Inside the City Screen, when Citizen Automation and Emphasize Research are both turned on, it auto-picks Engineers over Scientists as specialists when both are available (e.g. with the Caste System civic). There seems to be a big bias for hammer-producing specialists with Emphasize Production off and even while trying to emphasize other output.



AI units, including animals, often end up maintaining Self-Heal buildups even while at full health. This is most often seen with melee units that have no other more useful buildups to auto-pick. Self-Heal has a malus to strength, which makes sense as a trade-off, but as a result some full-health units fight with lowered strength in the hands of the AI due to its poor buildup choice. I suggest having all AI-controlled units dismiss their Self-Heal buildup if they are already at full health at the start of their turn.



Some random events that are supposed to grant promotions seem to be bugged: the Great Hunter promotion, when granted by an event, seems to only be applied after saving and reloading the game (observed this twice), while the random event whose description states that my Axemen were promoted to "Shock I" never actually applied even after saving/reloading and CTRL+SHIFT+T recalculations (observed once).



With the Dynamic Civ Names option, during Anarchy, civ names switch back-and-forth every turn between two different variants (Provisional Authority vs Provisional Government). If the civ already has an Anarchy-related name, just leave it like that until the end of the Anarchy.



It would be nice to have alerts for when rival civs enter and exit Anarchy.



The Barringer Crater natural wonder in the city vicinity should satisfy the "crater in vicinity" requirement of the Grand Earth Festival.



The Grand Sky Festival can be built in almost any city because of how common hills are on most maps. This is in contrast to all other Festivals that have stricter requirements about their locations. I suggest requiring a Peak in the city vicinity for the Grand Sky Festival and not accepting mere hills as a substitute. This would bring it in line with the other festivals and make for more interesting trade-offs and decisions, as the location it can be built may not be the most strategically convenient one.



With the Dynamic XP option, Hunters that tend get massive bonuses against animals are extremely slow to level by hunting animals (because the combat is considered too easy). Earning less XP for easier combats makes sense, but hunters should still be able to gain more than 0.01 XP by hunting. Potential ways to address this subtly without upsetting the overall balance: slightly increase the XP floor (minimum XP earned by winning a combat) while using Dynamic XP option (to something like 0.10 or 0.20, still much lower than the vanilla 1.00), or make the XP calculations depend on the raw unmodified strengths of the combatants (so hunters that get a 500%+ bonus against animals still can earn XP by defeating something like a lion).

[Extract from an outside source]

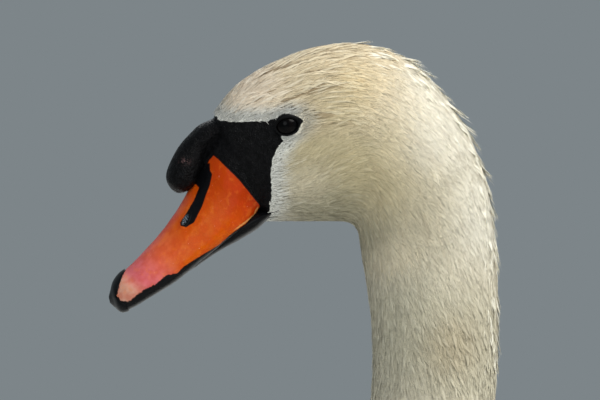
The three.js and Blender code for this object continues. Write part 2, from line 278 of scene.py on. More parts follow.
def seen(points):
    """Points in metres as (y, z) in the plane of symmetry, where the camera sees them."""
    depth = np.abs(points[..., 0])
    closer = 1 + depth / VIEW_DISTANCE
    y = VIEW_TARGET[1] + (points[..., 1] - VIEW_TARGET[1]) * closer
    z = VIEW_TARGET[2] + (points[..., 2] - depth * math.tan(VIEW_TILT) - VIEW_TARGET[2]) * closer
    return np.stack([y, z], -1) / MM


# --- Surfaces ---

# A place on a surface is (t, u): t rows along its table, and u turns round it from the top, leftwards.


def superellipse(u, above, below):
    c, s = np.cos(2 * np.pi * u), np.sin(2 * np.pi * u)
    power = 2 / np.where(c > 0, above, below)
    return np.sign(c) * np.abs(c) ** power, np.sign(s) * np.abs(s) ** power


def across_to(low, high, up):
    """From low to high as up goes from -1 to 1."""
    return (high + low) / 2 + (high - low) / 2 * up


def body_section(row, u):
    upper_y, upper_z, lower_y, lower_z, half, above, below, fullness = np.moveaxis(row, -1, 0)
    up, out = superellipse(u, above, below)
    x = half * out * (1 + fullness * up)
    return np.stack([x, across_to(lower_y, upper_y, up), across_to(lower_z, upper_z, up)], -1) * MM


def knob_section(row, u):
    along, outer, inner, half = np.moveaxis(row, -1, 0)
    up, out = superellipse(u, 2, 2)
    reach = across_to(outer, inner, up)
    y = KNOB_CENTRE[0] + KNOB_AXIS[0] * along + KNOB_AXIS[1] * reach
    z = KNOB_CENTRE[1] + KNOB_AXIS[1] * along - KNOB_AXIS[0] * reach
    return np.stack([half * out, y, z], -1) * MM


def wing_section(row, u):
    y, lower_x, lower_z, upper_x, upper_z, bulge, inward = np.moveaxis(row, -1, 0)
    up, out = superellipse(u, 2, 2.2)
    length = np.hypot(upper_x - lower_x, upper_z - lower_z)
    reach = out * np.where(out > 0, bulge, inward)
    x = across_to(lower_x, upper_x, up) + (upper_z - lower_z) / length * reach
    z = across_to(lower_z, upper_z, up) + (lower_x - upper_x) / length * reach
    return np.stack([x, y + 0 * x, z], -1) * MM


class Surface:
    """A tube of sections, kept as a fine grid so that any place on it can be read back."""

    PER_ROW, AROUND = 40, 480
    SETTLED = 4  # the rounds in which a step finds its end
    FITTING = 0.7  # about how many places a spacing apart fit into a square of that spacing

    def __init__(self, rows, section, side=1, area=(0.01, 0.01, 0.99, 0.99)):
        """area is the surface's own part of the coat's map: its left, bottom, right and top."""
        self.last = len(rows) - 1
        self.side, self.area = side, area
        t = np.linspace(0, self.last, self.last * self.PER_ROW + 1)
        u = np.linspace(0, 1, self.AROUND + 1)
        self.points = section(rows_at(rows, t)[:, None, :], u[None, :])
        self.points[..., 0] *= side
        self.along = np.gradient(self.points, 1 / self.PER_ROW, axis=0)
        ring = self.points[:, :-1]
        turn = (np.roll(ring, -1, 1) - np.roll(ring, 1, 1)) * self.AROUND / 2
        self.round = np.concatenate([turn, turn[:, :1]], 1)
        self.normals = unit(np.cross(self.round, self.along)) * side
        steps = np.linalg.norm(self.along, axis=-1) / self.PER_ROW
        self.travel = (np.cumsum(steps, 0) - steps[:1])[..., None]

    def map_place(self, t, u):
        """The place's own point on the coat's map."""
        left, low, right, high = self.area
        return np.stack([left + (right - left) * np.mod(u, 1), low + (high - low) * t / self.last], -1)

    def read(self, grid, t, u):
        """What one of the surface's grids holds at a place, between its four nearest points."""
        x = np.clip(t, 0, self.last) * self.PER_ROW
        y = np.mod(u, 1) * self.AROUND
        i = np.minimum(x.astype(int), grid.shape[0] - 2)
        j = np.minimum(y.astype(int), self.AROUND - 1)
        fx, fy = (x - i)[..., None], (y - j)[..., None]
        near = grid[i, j] * (1 - fy) + grid[i, j + 1] * fy
        far = grid[i + 1, j] * (1 - fy) + grid[i + 1, j + 1] * fy
        return near * (1 - fx) + far * fx

    def at(self, t, u, height=0.0):
        """The point that lies height above the place. Past the last row the surface runs straight on."""
        rise = np.asarray(height, float)[..., None] * MM
        beyond = np.maximum(t - self.last, 0)[..., None]
        straight = self.read(self.along, t, u) * beyond
        return self.read(self.points, t, u) + straight + self.read(self.normals, t, u) * rise

    def step(self, t, u, heading, forward, sideways):
        """The place that lies forward and sideways of another. A heading of 0 goes along the surface."""
        ahead = (forward * np.cos(heading) - sideways * np.sin(heading)) * MM
        across = (forward * np.sin(heading) + sideways * np.cos(heading)) * MM
        goal = self.read(self.travel, t, u)[..., 0] + ahead
        place = t
        for _ in range(self.SETTLED):
            speed = np.linalg.norm(self.read(self.along, place, u), axis=-1)
            run = self.read(self.travel, place, u)[..., 0] + np.maximum(place - self.last, 0) * speed
            place = np.maximum(place + (goal - run) / speed, 0)
        turn = np.maximum(np.linalg.norm(self.read(self.round, place, u), axis=-1), 2 * MM)
        return place, u + across / turn

    def scatter(self, rng, first, last, spacing, keep=None, crowd=4.0):
        """Places a spacing apart where keep is true. crowd is how many are tried for each that fits."""
        rows = slice(int(first * self.PER_ROW), int(last * self.PER_ROW) + 1)
        t = np.arange(rows.start, rows.stop) / self.PER_ROW
        u = np.arange(self.AROUND) / self.AROUND
        t, u = np.meshgrid(t, u, indexing="ij")
        size = np.linalg.norm(np.cross(self.along[rows, :-1], self.round[rows, :-1]), axis=-1)
        area = size[: t.shape[0]] / self.PER_ROW / self.AROUND / MM**2
        share = (area / value_at(spacing, t) ** 2).ravel()
        total = share.sum()
        pick = rng.choice(share.size, int(total * crowd * self.FITTING), p=share / total)
        t = t.ravel()[pick] + rng.uniform(-0.5, 0.5, pick.size) / self.PER_ROW
        u = np.mod(u.ravel()[pick] + rng.uniform(-0.5, 0.5, pick.size) / self.AROUND, 1)
        if keep is not None:
            kept = keep(t, u)
            t, u = t[kept], u[kept]
        kept = thinned(self.at(t, u), np.broadcast_to(value_at(spacing, t), t.shape) * MM)
        return t[kept], u[kept]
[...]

The Stone resource is used to represent two different things: (1) large quantities of high quality stone as a building material vs (2) having any little pebbles around at all. Based on (1), Stone is a requirement for many building many Prehistoric/Ancient wonders like the Stonehenge and should be relatively rare. Based on (2), Stone is a requirement for building very basic things like Counting Stones and Quern, and should be extremely common. The issue is that (2) should be much more widely available than (1): coastal or riverside cities should generally have no problem finding some pebbles, without necessarily having access to great building material for massive projects. As an example of the issues this can cause, my civilization that is adept at metalsmithing cannot produce flour due to lacking any "Stone", despite having 8 coastal cities built next to rivers with hills nearby. A nice approach to solve this I think would be to treat Stone the same way Clay is already treated by the mod: there is a difference between the commonly available but less powerful "Clay" resource and the much more rare resource used in the construction of more sophisticated projects called "Fine Clay". I suggest similarly differentiating "Pebbles" (common like "Clay") from "Stone" (rare, high quality like "Fine Clay").



It seems weird for the Tattooer specifically to be the biggest source of non-wonder culture during the early game. Dye is a requirement so it always gains the +3 extra culture when buildable, meaning it produces 5x as much culture as the Hatter, for comparison. The Tattooer is already nice because it provides its own unique promotion to troops, so it also being an unreasonably great source of culture seems a bit too much.



During the Classical Era, it feels weird for the Calligraphy School to be such an excellent source of Science specifically (after things like Drama and Poetry are researched). It makes sense that it should provide a lot of culture, but I would suggest that it grants significantly less science than culture.



The Progressive Complex Trait seems overtuned. The ability to have multiple religions function fully despite the Religious Disabling option is both fun and a powerful advantage. The issue, however, is that this major game-changing benefit is then paired with a bunch of other great bonuses, which push Progressive noticeably above other beneficial traits. An effect that is game-changing, in that you can plan your entire strategy around acquiring as many religions as possible while going Progressive, is already much more desirable than traits that just give +5% to this or that. I would suggest keeping the interesting main effect of Progressive and simply toning down its numerical bonuses while using the Religious Disabling option.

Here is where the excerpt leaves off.